◆ Given request
Look through the data below and extract, unchanged, the lines from the one that contains "mesh = cad_parts[node].data" to the one that contains "# ---- Floor, light", both included.
— Begin Data shown —
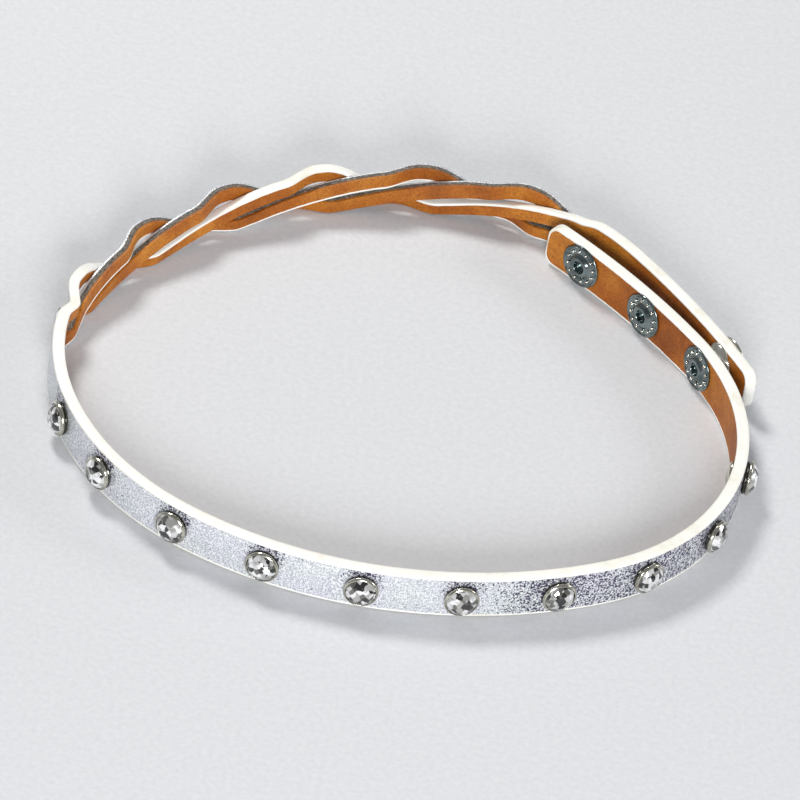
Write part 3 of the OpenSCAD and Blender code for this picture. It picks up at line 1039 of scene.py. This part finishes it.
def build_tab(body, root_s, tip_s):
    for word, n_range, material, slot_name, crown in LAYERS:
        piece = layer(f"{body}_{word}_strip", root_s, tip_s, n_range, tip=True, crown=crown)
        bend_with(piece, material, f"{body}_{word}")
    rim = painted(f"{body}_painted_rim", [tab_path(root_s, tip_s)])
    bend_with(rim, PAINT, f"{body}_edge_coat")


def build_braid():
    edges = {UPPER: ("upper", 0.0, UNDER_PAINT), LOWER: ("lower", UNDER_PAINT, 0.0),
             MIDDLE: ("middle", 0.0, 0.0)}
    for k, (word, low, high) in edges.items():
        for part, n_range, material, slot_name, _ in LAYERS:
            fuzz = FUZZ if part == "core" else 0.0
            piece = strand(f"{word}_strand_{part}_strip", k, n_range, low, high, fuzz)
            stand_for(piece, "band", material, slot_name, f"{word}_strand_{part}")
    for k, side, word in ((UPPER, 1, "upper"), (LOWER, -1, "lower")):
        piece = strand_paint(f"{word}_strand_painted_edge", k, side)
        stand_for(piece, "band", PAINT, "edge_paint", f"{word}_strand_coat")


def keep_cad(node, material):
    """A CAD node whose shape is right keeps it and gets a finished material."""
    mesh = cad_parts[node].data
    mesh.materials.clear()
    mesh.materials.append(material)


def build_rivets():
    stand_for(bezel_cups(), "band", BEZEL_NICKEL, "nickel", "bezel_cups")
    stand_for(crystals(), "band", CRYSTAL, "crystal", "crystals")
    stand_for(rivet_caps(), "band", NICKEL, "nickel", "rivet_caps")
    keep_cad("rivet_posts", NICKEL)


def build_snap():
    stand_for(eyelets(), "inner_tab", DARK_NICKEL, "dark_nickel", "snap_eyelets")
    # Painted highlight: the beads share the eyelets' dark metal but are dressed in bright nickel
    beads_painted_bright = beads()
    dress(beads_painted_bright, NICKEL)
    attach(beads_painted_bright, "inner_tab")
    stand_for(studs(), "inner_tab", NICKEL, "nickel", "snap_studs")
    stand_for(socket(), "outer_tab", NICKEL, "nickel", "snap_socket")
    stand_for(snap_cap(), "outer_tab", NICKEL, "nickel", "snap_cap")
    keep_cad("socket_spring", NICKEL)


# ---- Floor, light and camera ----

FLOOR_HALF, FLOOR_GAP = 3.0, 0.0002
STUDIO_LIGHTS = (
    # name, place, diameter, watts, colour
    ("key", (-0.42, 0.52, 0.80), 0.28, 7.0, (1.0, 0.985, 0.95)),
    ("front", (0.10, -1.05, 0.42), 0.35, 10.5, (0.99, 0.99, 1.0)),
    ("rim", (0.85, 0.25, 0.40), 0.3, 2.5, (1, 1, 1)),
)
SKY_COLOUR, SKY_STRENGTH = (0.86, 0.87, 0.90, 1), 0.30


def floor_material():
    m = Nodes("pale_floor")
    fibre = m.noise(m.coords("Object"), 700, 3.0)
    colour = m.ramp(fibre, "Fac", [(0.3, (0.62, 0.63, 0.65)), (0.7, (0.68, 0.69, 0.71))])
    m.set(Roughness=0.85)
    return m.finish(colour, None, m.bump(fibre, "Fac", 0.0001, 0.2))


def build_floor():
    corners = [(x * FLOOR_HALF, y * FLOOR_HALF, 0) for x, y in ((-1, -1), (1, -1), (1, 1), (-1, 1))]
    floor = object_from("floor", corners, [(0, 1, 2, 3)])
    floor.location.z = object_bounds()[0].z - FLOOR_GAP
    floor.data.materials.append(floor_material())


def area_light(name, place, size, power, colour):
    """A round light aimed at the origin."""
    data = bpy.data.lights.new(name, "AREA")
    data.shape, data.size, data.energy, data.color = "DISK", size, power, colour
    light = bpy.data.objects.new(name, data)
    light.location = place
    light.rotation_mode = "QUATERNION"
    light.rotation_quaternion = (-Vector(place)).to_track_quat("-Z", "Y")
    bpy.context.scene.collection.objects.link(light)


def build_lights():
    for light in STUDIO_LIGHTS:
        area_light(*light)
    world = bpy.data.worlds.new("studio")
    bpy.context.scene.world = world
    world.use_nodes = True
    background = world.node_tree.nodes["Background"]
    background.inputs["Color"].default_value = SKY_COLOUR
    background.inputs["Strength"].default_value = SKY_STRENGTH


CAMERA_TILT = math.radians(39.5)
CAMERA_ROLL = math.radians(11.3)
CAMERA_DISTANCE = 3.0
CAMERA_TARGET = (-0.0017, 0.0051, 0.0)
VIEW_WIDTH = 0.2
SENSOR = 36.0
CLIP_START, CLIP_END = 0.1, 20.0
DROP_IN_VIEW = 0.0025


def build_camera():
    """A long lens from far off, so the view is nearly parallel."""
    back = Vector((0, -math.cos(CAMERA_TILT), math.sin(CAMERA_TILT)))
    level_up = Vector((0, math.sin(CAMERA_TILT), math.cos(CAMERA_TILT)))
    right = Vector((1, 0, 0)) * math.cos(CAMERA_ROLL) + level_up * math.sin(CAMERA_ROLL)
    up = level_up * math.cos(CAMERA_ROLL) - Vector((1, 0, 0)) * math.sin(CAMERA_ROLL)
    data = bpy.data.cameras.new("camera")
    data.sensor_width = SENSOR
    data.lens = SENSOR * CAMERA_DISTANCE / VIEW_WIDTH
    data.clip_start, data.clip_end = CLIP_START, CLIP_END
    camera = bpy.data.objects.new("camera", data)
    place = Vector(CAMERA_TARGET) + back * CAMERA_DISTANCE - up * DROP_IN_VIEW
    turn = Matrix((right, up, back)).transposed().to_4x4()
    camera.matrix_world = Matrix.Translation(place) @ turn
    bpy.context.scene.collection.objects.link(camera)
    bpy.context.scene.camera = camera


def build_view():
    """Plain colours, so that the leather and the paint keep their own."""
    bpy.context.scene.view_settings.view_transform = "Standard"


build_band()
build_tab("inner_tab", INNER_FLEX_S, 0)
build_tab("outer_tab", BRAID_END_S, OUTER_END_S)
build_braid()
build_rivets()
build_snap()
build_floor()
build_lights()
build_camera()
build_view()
— End Data shown —
◆ Answer to this exercise
    mesh = cad_parts[node].data
    mesh.materials.clear()
    mesh.materials.append(material)


def build_rivets():
    stand_for(bezel_cups(), "band", BEZEL_NICKEL, "nickel", "bezel_cups")
    stand_for(crystals(), "band", CRYSTAL, "crystal", "crystals")
    stand_for(rivet_caps(), "band", NICKEL, "nickel", "rivet_caps")
    keep_cad("rivet_posts", NICKEL)


def build_snap():
    stand_for(eyelets(), "inner_tab", DARK_NICKEL, "dark_nickel", "snap_eyelets")
    # Painted highlight: the beads share the eyelets' dark metal but are dressed in bright nickel
    beads_painted_bright = beads()
    dress(beads_painted_bright, NICKEL)
    attach(beads_painted_bright, "inner_tab")
    stand_for(studs(), "inner_tab", NICKEL, "nickel", "snap_studs")
    stand_for(socket(), "outer_tab", NICKEL, "nickel", "snap_socket")
    stand_for(snap_cap(), "outer_tab", NICKEL, "nickel", "snap_cap")
    keep_cad("socket_spring", NICKEL)


# ---- Floor, light and camera ----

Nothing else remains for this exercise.